Porque con el corazón se cree para justicia, pero con la boca se confiesa para salvación. La Escritura dice: “Todo aquel que en él cree, no será defraudado”.
Romanos 10:10-11
Esa es la declaración más clara en la Palabra de Dios de cómo ser salvo. Pablo lo hace muy sencillo. Dice que comienza con la confesión con la boca: “Jesús es el Señor”. No tuerzas esas palabras para que signifiquen que tienes que levantarte en público en algún sitio y anunciar que crees que Jesús es el Señor antes de que puedas ser salvo. Pablo no quiere decir que sea de esa forma, aunque no excluye eso. Significa que la boca es el símbolo del reconocimiento consciente para nosotros mismos de lo que creemos. Significa que hemos llegado al lugar donde reconocemos que Jesús tiene el derecho al señorío sobre nuestras vidas. Hasta este punto nosotros hemos sido los señores de nuestras vidas. Hasta este punto hemos manejado nuestros propios asuntos. Hemos decidido que tenemos el derecho de hacer nuestras propias decisiones de acuerdo con lo que queremos. Pero al obrar el Espíritu de Dios en nosotros, viene un momento en que vemos que la realidad de la vida como Dios la ha hecho es que nos demos cuenta de que Jesús es el Señor.
Él es el Señor de nuestro pasado, para perdonarnos nuestros pecados; Él es el Señor de nuestro presente, para vivir en nosotros, y para guiarnos y dirigirnos y controlar cada área de nuestra vida; Él es Señor de nuestro futuro, para guiarnos a una gloria al final; Él es Señor de nuestra vida, Señor de la muerte; Él es Señor sobre todas las cosas. Él está en control de la historia. Él está manejando todos los acontecimientos humanos.
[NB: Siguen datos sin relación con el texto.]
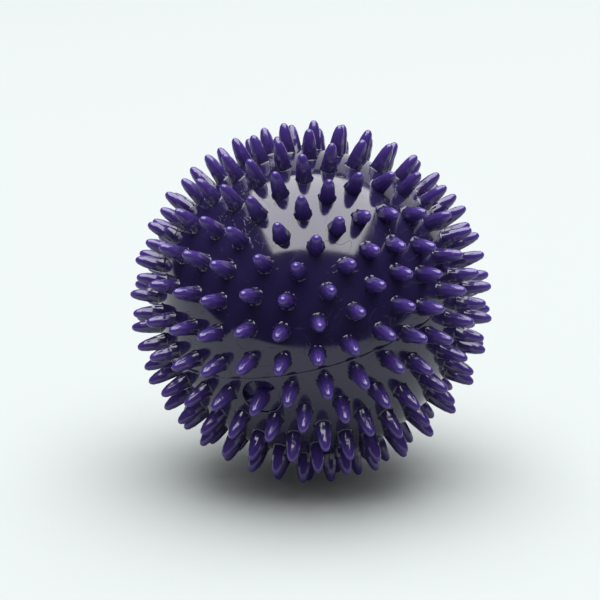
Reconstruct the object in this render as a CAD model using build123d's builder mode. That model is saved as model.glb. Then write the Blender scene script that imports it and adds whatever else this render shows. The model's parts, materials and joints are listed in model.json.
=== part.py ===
from build123d import *
import os
from math import cos, exp, radians, sin, sqrt

# Spiky massage ball: a hollow ball of soft plastic in two welded halves,
# with a pull-out inflation plug that carries one of the spikes.
# Origin at the ball's centre, +Z up as it rests, -Y towards the viewer.

# shell
SHELL_R = 42.0
WALL = 3.0
INNER_R = SHELL_R - WALL
LIP_T = 0.9
LIP_LENGTH = 2.0
GLUE_GAP = 0.05

# spikes
SPIKE_HEIGHT = 8.0
SPIKE_ROOT_R = 2.5
SPIKE_TIP_R = 1.05
TIP_BEVEL = 0.75
TIP_FLAT_R = 0.45
ROOT_DEPTH = 1.0
TIP_SPHERE_R = SHELL_R + SPIKE_HEIGHT

# The spikes stand in rings around an axis that lies in the weld plane. Each ring has
# its angle from that axis, its spikes in one half and the first one's angle from the weld.
# The far side mirrors these rings.
RINGS = [
    (11.4, 3, 30.0),
    (22.9, 6, 15.0),
    (34.1, 9, 10.0),
    (46.4, 12, 7.6),
    (58.4, 13, 8.3),
    (71.2, 15, 6.4),
    (83.2, 15, 6.4),
]

# how the ball lies: its ring axis is level, and the weld plane is turned about that axis
# until the ball stands on four spike tips
RING_AXIS_HEADING = -53.9
WELD_TILT = 17.9

# one patch of spikes lies over, as if the ball had been squeezed there
LEAN_RING_ANGLE = 41.0
LEAN_AZIMUTH = 67.0
LEAN_SPREAD = 20.0
LEAN_TIP_SHIFT = 8.3
LEAN_ROOT_SHARE = 0.25
LEAN_TURN = 26.0

# plug and its seat: the plug takes the place of the spike nearest it
PLUG_RING_ANGLE = 58.8
PLUG_AZIMUTH = -170.3
PLUG_R = 5.1
PLUG_GAP = 0.1
PLUG_SINK = 0.9
RECESS_R = 5.2
RECESS_DEPTH = 1.85
STEM_R = 2.5
STEM_END = 8.0
STEM_CHAMFER = 0.7
SEAT_BORE_R = 2.55
SEAT_NECK_R = 3.4
SEAT_FLANGE_R = 6.0
SEAT_FLANGE_END = 5.2
SEAT_TUBE_R = 4.2
SEAT_END = 9.0
BOND_GAP = 0.03

CENTRE = Vector(0, 0, 0)


def heading(angle):
    return Vector(cos(radians(angle)), sin(radians(angle)), 0)


ring_axis = heading(RING_AXIS_HEADING)
tilt_side = heading(RING_AXIS_HEADING - 90) * sin(radians(WELD_TILT))
weld_up = tilt_side + Vector(0, 0, cos(radians(WELD_TILT)))
weld = Plane(origin=CENTRE, x_dir=ring_axis, z_dir=weld_up)
weld_axis = Axis(CENTRE, weld_up)
section = Plane(origin=CENTRE, x_dir=weld.x_dir, z_dir=-weld.y_dir)


def ring_direction(ring_angle, azimuth):
    """Unit vector at ring_angle from the ring axis, azimuth measured from the weld plane."""
    across = weld.y_dir * cos(radians(azimuth)) + weld.z_dir * sin(radians(azimuth))
    return weld.x_dir * cos(radians(ring_angle)) + across * sin(radians(ring_angle))


lean_centre = ring_direction(LEAN_RING_ANGLE, LEAN_AZIMUTH)
towards_axis = -ring_direction(LEAN_RING_ANGLE + 90, LEAN_AZIMUTH)
round_axis = ring_direction(90, LEAN_AZIMUTH + 90)
lean_direction = towards_axis * cos(radians(LEAN_TURN)) + round_axis * sin(radians(LEAN_TURN))


def spike_place(direction):
    """Where a spike stands: its root on the shell and its own leaning axis."""
    gap = lean_centre.get_angle(direction)
    shift = lean_direction * LEAN_TIP_SHIFT * exp(-((gap / LEAN_SPREAD) ** 2))
    tip = direction * TIP_SPHERE_R + shift
    root = (direction * TIP_SPHERE_R + shift * LEAN_ROOT_SHARE).normalized() * SHELL_R
    return Plane(origin=root, z_dir=tip - root).location


def half_azimuths(count, first):
    return [first + (180 - 2 * first) * n / (count - 1) for n in range(count)]


def ring_angles():
    """Every ring's angle, near side first, with its spike count and first azimuth."""
    near = list(RINGS)
    far = [(180 - angle, count, first) for angle, count, first in RINGS]
    return near + far


def half_directions(side):
    """Directions of the spikes of one half: side is 1 above the weld and -1 below it."""
    spots = [(angle, side * azimuth) for angle, count, first in ring_angles()
             for azimuth in half_azimuths(count, first)]
    return [ring_direction(angle, azimuth) for angle, azimuth in spots]


plug_direction = ring_direction(PLUG_RING_ANGLE, PLUG_AZIMUTH)
plug_place = Plane(origin=plug_direction * SHELL_R, z_dir=plug_direction)
plug_axis = Axis(CENTRE, plug_direction)

upper_places = [spike_place(d) for d in half_directions(1)]
lower_places = [spike_place(d) for d in half_directions(-1) if d.get_angle(plug_direction) > 3]

# one spike, standing on the XY plane: rooted in the wall, tapering side, bevelled blunt tip
bevel_start = SPIKE_HEIGHT - TIP_BEVEL

with BuildSketch(Plane.XZ) as spike_section:
    with BuildLine():
        Polyline(
            (0, -ROOT_DEPTH),
            (SPIKE_ROOT_R, -ROOT_DEPTH),
            (SPIKE_TIP_R, bevel_start),
            (TIP_FLAT_R, SPIKE_HEIGHT),
            (0, SPIKE_HEIGHT),
            close=True,
        )
    make_face()

with BuildPart() as spike:
    add(spike_section.sketch)
    revolve(axis=Axis.Z)

# the two spikes on the ring axis are parted by the weld: each half holds half of them
with BuildPart() as half_spike:
    add(spike_section.sketch)
    revolve(axis=Axis.Z, revolution_arc=180)


def end_places(side):
    """Places of the half spikes of one half shell, their flat sides on the weld plane."""
    near = Plane(origin=weld.x_dir * SHELL_R, x_dir=weld.y_dir * side, z_dir=weld.x_dir)
    far = Plane(origin=-weld.x_dir * SHELL_R, x_dir=-weld.y_dir * side, z_dir=-weld.x_dir)
    return [near.location, far.location]


# lip of the upper half: it tucks inside the lower half along the weld
lip_r = INNER_R + LIP_T
lip_inner_r = sqrt(INNER_R**2 - LIP_LENGTH**2)
rebate_r = lip_r + GLUE_GAP
rebate_depth = LIP_LENGTH + GLUE_GAP
rebate_inner_r = sqrt(INNER_R**2 - rebate_depth**2)


def on_arc(radius, angle):
    return (radius * cos(radians(angle)), radius * sin(radians(angle)))


with BuildPart() as upper_shell:
    with BuildSketch(section):
        with BuildLine():
            ThreePointArc(on_arc(SHELL_R, 90), on_arc(SHELL_R, 45), on_arc(SHELL_R, 0))
            Line((SHELL_R, 0), (lip_r, 0))
            Line((lip_r, 0), (lip_r, -LIP_LENGTH))
            Line((lip_r, -LIP_LENGTH), (lip_inner_r, -LIP_LENGTH))
            ThreePointArc((lip_inner_r, -LIP_LENGTH), on_arc(INNER_R, 45), on_arc(INNER_R, 90))
            Line((0, INNER_R), (0, SHELL_R))
        make_face()
    revolve(axis=weld_axis)
    with Locations(*upper_places):
        add(spike.part)
    with Locations(*end_places(1)):
        add(half_spike.part)

with BuildPart() as lower_shell:
    with BuildSketch(section):
        with BuildLine():
            ThreePointArc(on_arc(SHELL_R, -90), on_arc(SHELL_R, -45), on_arc(SHELL_R, 0))
            Line((SHELL_R, 0), (rebate_r, 0))
            Line((rebate_r, 0), (rebate_r, -rebate_depth))
            Line((rebate_r, -rebate_depth), (rebate_inner_r, -rebate_depth))
            ThreePointArc((rebate_inner_r, -rebate_depth), on_arc(INNER_R, -45), on_arc(INNER_R, -90))
            Line((0, -INNER_R), (0, -SHELL_R))
        make_face()
    revolve(axis=weld_axis)
    with Locations(*lower_places):
        add(spike.part)
    with Locations(*end_places(-1)):
        add(half_spike.part)
    with BuildSketch(plug_place.offset(-RECESS_DEPTH)):
        Circle(RECESS_R)
    extrude(amount=2 * RECESS_DEPTH, mode=Mode.SUBTRACT)
    with BuildSketch(plug_place.offset(-2 * WALL)):
        Circle(SEAT_NECK_R + BOND_GAP)
    extrude(amount=2 * WALL, mode=Mode.SUBTRACT)

# grommet bonded inside the lower shell, behind the recess
with BuildPart() as valve_seat:
    with BuildSketch(plug_place.offset(-SEAT_FLANGE_END)):
        Circle(SEAT_FLANGE_R)
    extrude(amount=SEAT_FLANGE_END)
    Sphere(INNER_R - BOND_GAP, mode=Mode.INTERSECT)
    with BuildSketch(plug_place.offset(-SEAT_FLANGE_END)):
        Circle(SEAT_NECK_R)
    extrude(amount=SEAT_FLANGE_END - RECESS_DEPTH)
    with BuildSketch(plug_place.offset(-SEAT_END)):
        Circle(SEAT_TUBE_R)
    extrude(amount=SEAT_END - SEAT_FLANGE_END)
    with BuildSketch(plug_place.offset(-SEAT_END)):
        Circle(SEAT_BORE_R)
    extrude(amount=SEAT_END, mode=Mode.SUBTRACT)

# plug: a disc sunk in the recess, its stem and its spike
with BuildPart() as valve_plug:
    with BuildSketch(plug_place.offset(PLUG_GAP - RECESS_DEPTH)):
        Circle(PLUG_R)
    extrude(amount=2 * RECESS_DEPTH)
    Sphere(SHELL_R - PLUG_SINK, mode=Mode.INTERSECT)
    with BuildSketch(plug_place.offset(-STEM_END)):
        Circle(STEM_R)
    extrude(amount=STEM_END - RECESS_DEPTH + 2 * PLUG_GAP)
    chamfer(valve_plug.faces().sort_by(plug_axis)[0].edges(), STEM_CHAMFER)
    with Locations(plug_place.offset(-PLUG_SINK).location):
        add(spike.part)

upper_shell.part.label = "upper_shell"
lower_shell.part.label = "lower_shell"
valve_seat.part.label = "valve_seat"
valve_plug.part.label = "valve_plug"

os.makedirs("parts", exist_ok=True)
for piece in (upper_shell, lower_shell, valve_seat, valve_plug):
    export_step(piece.part, f"parts/{piece.part.label}.step")
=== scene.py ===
import json
from math import cos, degrees, exp, pi, radians, sin, sqrt
from random import Random

import bmesh
import bpy
from mathutils import Matrix, Vector


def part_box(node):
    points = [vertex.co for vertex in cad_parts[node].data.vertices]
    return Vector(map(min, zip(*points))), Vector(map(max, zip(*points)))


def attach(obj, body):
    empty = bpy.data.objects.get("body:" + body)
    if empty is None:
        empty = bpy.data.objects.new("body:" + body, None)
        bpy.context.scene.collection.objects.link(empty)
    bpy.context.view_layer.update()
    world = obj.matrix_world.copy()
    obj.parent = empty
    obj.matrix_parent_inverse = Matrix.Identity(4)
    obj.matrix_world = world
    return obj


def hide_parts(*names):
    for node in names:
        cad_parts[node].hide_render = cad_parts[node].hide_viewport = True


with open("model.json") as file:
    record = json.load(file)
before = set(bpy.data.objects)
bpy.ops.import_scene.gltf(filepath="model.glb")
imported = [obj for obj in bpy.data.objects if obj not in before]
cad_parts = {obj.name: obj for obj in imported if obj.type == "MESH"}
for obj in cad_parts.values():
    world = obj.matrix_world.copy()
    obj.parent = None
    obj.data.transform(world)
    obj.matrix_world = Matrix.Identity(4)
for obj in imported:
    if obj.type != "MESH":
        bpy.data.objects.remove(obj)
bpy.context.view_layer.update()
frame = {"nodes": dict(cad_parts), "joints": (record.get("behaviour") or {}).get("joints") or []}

mm = 0.001
plugAxis = Vector(frame["joints"][0]["axis"]).normalized()
floorZ = min(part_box(node)[0].z for node in frame["nodes"])
print("frame loaded:", sorted(frame["nodes"]))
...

Él está al final de cada camino que el hombre emprende, y Él es el único con el que todos debemos contar. Es por eso que Pedro dice en Hechos 4:12: “Y en ningún otro hay salvación, porque no hay otro nombre bajo el cielo, dado a los hombres, en que podamos ser salvos”.
No puedes leer el libro de Hechos sin reconocer que el credo básico de los cristianos primitivos era: “Jesús es el Señor”. Estos son días cuando oyes mucho sobre mantras, palabras que se supone que has de repetir cuando meditas. Te sugiero que adoptes esto como mantra: “Jesús es el Señor”. Dilo repetidamente, donde sea que estés, para recordarte a ti mismo de esa gran verdad. Cuando Pedro se alzó para hablar en el día de Pentecostés, este era el tema: “Jesús es el Señor”.
Pablo nos dice aquí que Jesús es el Señor, y si has llegado al lugar donde estás listo para decirte a ti mismo: “Jesús es mi Señor”, entonces Dios actúa. En ese momento Dios hace algo. Ningún hombre puede hacerlo, pero Dios puede. Comienza a obrar todas las cosas que están envueltas en esta palabra “salvo”. Tus pecados son perdonados. Dios te imparte una posición de valiosa justicia en Sus ojos. Te da el Espíritu Santo para vivir en ti. Te hace un hijo de Su familia. Te da una herencia para la eternidad. Eres unido al cuerpo de Cristo como miembro de la familia de Dios. Eres dado a Jesús mismo para vivir en ti, y vivirás una vida enteramente distinta a la que vivías anteriormente. Eso es lo que ocurre cuando confiesas con tu boca que Jesús es el Señor y crees en tu corazón que Dios le levantó de los muertos.
Padre, estoy agradecido por estas palabras claras de Pablo. Hoy vuelvo a afirmar por confesión que “Jesús es el Señor”.
Aplicación a la vida
¿Es nuestra confesión verbal congruente con nuestra aceptación de Jesús como Señor? ¿Necesitamos revisar las implicaciones radicales de nuestra herencia como los discípulos de Cristo? ¿Es Jesús en realidad Señor de nuestro cuerpo, alma y espíritu?